1 can of black beans
1 can of diced tomatoes (or 1-2 fresh tomatoes)
1/2 - 1 can of corn (or fresh corn)
1-2 cups of cooked rice
Cilantro or parsley to taste

Since it's simple, you can improvise! Please comment to post other ingredients you've added.

Wednesday, February 10, 2010

First Post

I'm a planner by nature - I like to plan everything to the smallest detail. What I am not so good at is follow-through. Friends of mine have told me to tell someone when I plan to go the gym, so I actually go. I am telling the WORLD that I plan to live greener, so I actually do it. How's that for commitment?

This blog will recordmy amateur struggles with composting, gardening, and cooking. I'm looking for advice from those who know better, and I'll share my mistakes with those who don't.

I'll be posting soon about tmy grandiose plans for a suburban garden this spring. Until then, I'm posting a recipe for sweet and sour chicken. It was incredibly easy to prepare and smells sooo good in the oven right now.

4-8 skinned, deboned chicken breast halves
1 egg, beaten
vegetable oil (or Pam) to fry in.
3/4 cups sugar
4 Tbs. ketchup.
1/2 cup vinegar
1 Tbs. soy sauce
1/2 tsp. garlic powder

Mix all the ingredients for sauce together. Dip chicken breast in egg, roll in cornstarch. Fry in oil (or Pam) until just browned. Place chicken in a shallow baking pan. Pour the sauce over it and bake uncovered at 325 degrees F. for one hour. Turn chicken ever 15 min. Serve with rice!
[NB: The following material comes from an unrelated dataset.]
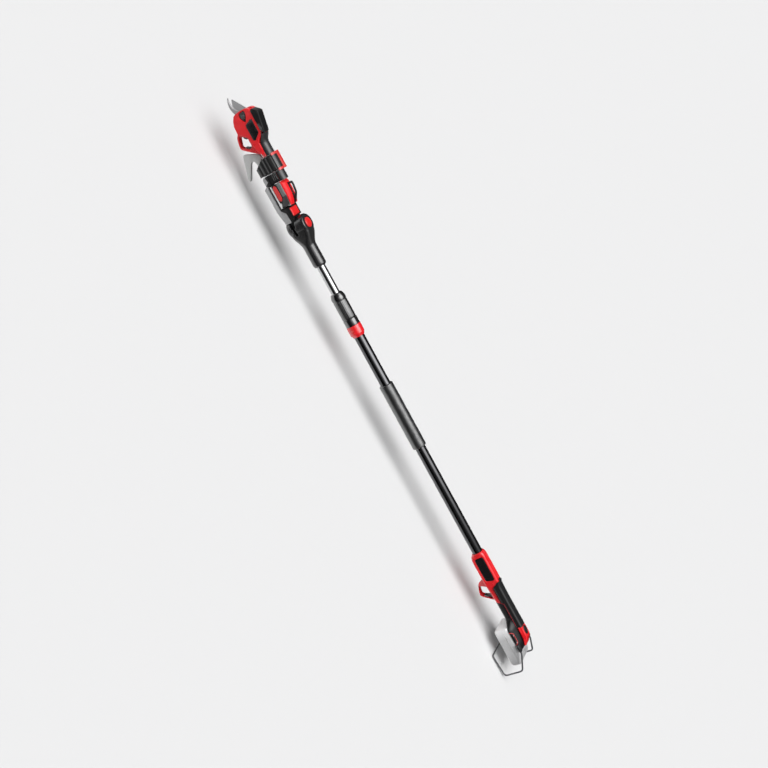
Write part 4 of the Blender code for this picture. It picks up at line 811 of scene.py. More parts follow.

I used regular breadcrumbs instead of cornstarch. I didn't use all of the sauce, because I thought it was too much. That was a mistake -- the sauce really reduces after an hour in the oven, so if you make this, use all of it! After 45 minutes, the edges of the sauce are black and starting to caramelize, which means I'll be scrubbing that baking dish all night.

I'm serving the chicken with orange slices because they're sweet, and because I have them, and with rice, because the recipe said so - with an exclamation mark. Thanks to the University of Hawai'i for the recipe!